Entries with parts and joints
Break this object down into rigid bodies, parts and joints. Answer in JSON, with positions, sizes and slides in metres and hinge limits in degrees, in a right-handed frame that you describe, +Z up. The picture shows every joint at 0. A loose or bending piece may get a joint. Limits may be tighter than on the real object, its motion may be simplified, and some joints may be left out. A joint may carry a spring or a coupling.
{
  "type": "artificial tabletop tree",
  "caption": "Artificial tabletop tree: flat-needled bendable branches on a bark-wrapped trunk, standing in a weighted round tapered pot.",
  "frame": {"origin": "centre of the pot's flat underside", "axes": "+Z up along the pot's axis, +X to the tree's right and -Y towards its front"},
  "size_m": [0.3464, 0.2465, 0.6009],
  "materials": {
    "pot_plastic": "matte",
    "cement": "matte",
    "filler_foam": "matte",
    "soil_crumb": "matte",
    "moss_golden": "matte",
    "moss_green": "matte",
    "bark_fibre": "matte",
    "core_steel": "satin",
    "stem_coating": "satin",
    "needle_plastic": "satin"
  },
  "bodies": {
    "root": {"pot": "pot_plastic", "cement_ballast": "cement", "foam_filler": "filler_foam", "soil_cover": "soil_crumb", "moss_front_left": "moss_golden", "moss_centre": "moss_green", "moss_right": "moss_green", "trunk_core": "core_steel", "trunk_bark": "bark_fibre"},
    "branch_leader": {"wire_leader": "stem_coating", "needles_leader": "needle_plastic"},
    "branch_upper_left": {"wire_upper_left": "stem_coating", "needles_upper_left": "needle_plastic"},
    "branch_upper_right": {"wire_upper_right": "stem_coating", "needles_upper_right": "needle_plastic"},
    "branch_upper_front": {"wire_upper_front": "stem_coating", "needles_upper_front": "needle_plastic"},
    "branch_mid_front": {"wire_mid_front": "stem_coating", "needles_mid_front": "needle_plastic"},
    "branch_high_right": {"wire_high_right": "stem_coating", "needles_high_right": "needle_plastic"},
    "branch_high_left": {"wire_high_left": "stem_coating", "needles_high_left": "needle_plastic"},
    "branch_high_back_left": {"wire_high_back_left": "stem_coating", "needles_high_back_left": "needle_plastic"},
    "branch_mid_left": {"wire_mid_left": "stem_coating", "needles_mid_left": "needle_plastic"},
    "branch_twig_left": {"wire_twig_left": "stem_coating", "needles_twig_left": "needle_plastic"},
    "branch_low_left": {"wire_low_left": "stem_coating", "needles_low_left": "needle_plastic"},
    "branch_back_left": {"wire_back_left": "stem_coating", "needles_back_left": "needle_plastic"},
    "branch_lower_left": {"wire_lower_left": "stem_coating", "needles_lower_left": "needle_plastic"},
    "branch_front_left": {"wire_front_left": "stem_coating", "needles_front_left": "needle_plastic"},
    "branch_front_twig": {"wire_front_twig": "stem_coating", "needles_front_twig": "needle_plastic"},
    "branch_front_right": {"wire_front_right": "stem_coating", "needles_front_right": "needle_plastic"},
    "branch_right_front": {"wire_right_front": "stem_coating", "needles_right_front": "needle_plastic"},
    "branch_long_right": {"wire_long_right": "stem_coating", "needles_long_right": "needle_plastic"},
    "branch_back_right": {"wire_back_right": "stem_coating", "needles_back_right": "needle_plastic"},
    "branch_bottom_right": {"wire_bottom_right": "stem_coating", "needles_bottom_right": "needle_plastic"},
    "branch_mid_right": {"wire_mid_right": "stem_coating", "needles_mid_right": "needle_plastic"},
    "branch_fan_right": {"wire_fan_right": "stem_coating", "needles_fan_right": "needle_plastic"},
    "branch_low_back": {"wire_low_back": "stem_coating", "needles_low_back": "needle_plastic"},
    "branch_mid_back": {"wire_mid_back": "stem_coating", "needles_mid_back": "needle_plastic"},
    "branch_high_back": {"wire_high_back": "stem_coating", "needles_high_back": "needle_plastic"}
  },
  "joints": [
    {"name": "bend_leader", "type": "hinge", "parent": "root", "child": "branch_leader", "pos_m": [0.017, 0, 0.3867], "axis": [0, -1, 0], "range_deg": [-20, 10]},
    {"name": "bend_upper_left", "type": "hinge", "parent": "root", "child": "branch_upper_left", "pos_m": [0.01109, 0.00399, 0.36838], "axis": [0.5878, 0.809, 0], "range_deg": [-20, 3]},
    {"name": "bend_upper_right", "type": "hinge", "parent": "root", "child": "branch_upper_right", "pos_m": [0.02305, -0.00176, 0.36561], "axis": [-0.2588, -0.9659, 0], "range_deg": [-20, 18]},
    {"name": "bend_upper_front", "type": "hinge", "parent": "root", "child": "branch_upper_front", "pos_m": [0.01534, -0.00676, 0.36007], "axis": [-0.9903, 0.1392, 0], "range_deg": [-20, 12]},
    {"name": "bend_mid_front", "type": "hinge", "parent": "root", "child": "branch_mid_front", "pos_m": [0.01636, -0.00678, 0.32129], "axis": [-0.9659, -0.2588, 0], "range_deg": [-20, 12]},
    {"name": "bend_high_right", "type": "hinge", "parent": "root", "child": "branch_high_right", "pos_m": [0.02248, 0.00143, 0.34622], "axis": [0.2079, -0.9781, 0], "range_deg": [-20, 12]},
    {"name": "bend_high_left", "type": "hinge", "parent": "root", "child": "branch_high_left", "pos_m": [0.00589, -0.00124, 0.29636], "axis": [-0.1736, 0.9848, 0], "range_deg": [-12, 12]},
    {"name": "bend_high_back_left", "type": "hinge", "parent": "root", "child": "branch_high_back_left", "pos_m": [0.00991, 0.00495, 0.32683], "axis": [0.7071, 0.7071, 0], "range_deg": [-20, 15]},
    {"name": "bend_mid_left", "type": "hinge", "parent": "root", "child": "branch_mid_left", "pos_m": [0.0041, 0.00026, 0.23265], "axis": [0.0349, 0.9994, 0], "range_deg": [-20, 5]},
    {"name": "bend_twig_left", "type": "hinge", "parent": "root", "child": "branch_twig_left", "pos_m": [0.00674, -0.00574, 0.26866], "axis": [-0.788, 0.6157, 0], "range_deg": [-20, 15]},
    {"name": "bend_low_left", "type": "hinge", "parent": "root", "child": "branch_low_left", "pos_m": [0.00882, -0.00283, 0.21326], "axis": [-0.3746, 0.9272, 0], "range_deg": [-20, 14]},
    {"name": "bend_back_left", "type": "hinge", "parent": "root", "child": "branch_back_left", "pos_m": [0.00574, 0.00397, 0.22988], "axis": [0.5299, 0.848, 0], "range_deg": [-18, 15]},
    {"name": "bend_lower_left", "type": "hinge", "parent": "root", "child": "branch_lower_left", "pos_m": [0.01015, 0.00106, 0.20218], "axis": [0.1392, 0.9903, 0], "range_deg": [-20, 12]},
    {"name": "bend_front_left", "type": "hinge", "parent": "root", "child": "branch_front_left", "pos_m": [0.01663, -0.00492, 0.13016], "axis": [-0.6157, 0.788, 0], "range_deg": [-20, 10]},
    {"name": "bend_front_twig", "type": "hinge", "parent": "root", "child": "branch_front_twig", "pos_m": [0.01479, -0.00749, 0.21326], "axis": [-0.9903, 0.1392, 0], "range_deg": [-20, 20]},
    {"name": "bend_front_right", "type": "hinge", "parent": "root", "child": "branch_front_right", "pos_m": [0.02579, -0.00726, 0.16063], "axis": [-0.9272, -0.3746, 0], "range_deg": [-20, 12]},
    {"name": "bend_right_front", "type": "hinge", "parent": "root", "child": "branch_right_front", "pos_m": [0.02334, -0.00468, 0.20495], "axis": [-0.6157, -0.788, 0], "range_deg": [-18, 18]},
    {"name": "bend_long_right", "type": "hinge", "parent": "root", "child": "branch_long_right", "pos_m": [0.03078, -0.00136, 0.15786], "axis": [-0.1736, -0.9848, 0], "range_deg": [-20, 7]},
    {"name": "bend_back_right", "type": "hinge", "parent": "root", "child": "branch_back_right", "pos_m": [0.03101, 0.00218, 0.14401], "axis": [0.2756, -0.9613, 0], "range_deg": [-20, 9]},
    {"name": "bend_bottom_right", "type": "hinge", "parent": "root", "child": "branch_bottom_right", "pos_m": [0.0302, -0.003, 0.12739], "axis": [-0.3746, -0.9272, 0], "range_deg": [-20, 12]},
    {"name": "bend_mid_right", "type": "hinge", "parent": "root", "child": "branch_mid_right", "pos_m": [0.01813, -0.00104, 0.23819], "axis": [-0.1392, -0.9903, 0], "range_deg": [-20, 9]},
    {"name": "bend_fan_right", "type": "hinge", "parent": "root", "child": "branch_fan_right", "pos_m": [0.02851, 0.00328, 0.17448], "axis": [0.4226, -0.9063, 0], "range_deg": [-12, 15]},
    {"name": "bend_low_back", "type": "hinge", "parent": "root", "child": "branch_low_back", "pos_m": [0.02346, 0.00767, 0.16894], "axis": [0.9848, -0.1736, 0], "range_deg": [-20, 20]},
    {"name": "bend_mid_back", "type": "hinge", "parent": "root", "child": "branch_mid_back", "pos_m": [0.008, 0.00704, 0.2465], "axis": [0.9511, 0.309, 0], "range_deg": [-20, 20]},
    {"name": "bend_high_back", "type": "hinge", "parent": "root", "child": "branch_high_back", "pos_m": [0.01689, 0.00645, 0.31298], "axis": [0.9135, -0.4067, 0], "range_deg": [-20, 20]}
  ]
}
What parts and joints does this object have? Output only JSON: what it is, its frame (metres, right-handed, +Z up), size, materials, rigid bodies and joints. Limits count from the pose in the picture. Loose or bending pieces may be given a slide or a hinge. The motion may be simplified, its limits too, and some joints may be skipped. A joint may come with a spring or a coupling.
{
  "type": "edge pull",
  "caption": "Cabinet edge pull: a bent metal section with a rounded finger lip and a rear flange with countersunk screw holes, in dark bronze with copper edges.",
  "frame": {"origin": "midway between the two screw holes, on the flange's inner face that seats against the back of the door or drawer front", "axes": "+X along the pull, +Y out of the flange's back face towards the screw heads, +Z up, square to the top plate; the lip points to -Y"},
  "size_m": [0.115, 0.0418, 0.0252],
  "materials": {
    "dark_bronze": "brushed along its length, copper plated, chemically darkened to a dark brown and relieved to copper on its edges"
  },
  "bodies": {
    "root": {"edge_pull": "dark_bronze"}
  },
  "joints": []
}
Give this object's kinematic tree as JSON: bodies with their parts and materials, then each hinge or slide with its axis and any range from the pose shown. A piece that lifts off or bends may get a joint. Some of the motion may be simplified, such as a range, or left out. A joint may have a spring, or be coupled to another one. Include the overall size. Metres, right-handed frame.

Aim: Starting at the line with "What parts and", copy every line up to and including the last one in the entries above.

Worked solution:
What parts and joints does this object have? Output only JSON: what it is, its frame (metres, right-handed, +Z up), size, materials, rigid bodies and joints. Limits count from the pose in the picture. Loose or bending pieces may be given a slide or a hinge. The motion may be simplified, its limits too, and some joints may be skipped. A joint may come with a spring or a coupling.
{
  "type": "edge pull",
  "caption": "Cabinet edge pull: a bent metal section with a rounded finger lip and a rear flange with countersunk screw holes, in dark bronze with copper edges.",
  "frame": {"origin": "midway between the two screw holes, on the flange's inner face that seats against the back of the door or drawer front", "axes": "+X along the pull, +Y out of the flange's back face towards the screw heads, +Z up, square to the top plate; the lip points to -Y"},
  "size_m": [0.115, 0.0418, 0.0252],
  "materials": {
    "dark_bronze": "brushed along its length, copper plated, chemically darkened to a dark brown and relieved to copper on its edges"
  },
  "bodies": {
    "root": {"edge_pull": "dark_bronze"}
  },
  "joints": []
}
Give this object's kinematic tree as JSON: bodies with their parts and materials, then each hinge or slide with its axis and any range from the pose shown. A piece that lifts off or bends may get a joint. Some of the motion may be simplified, such as a range, or left out. A joint may have a spring, or be coupled to another one. Include the overall size. Metres, right-handed frame.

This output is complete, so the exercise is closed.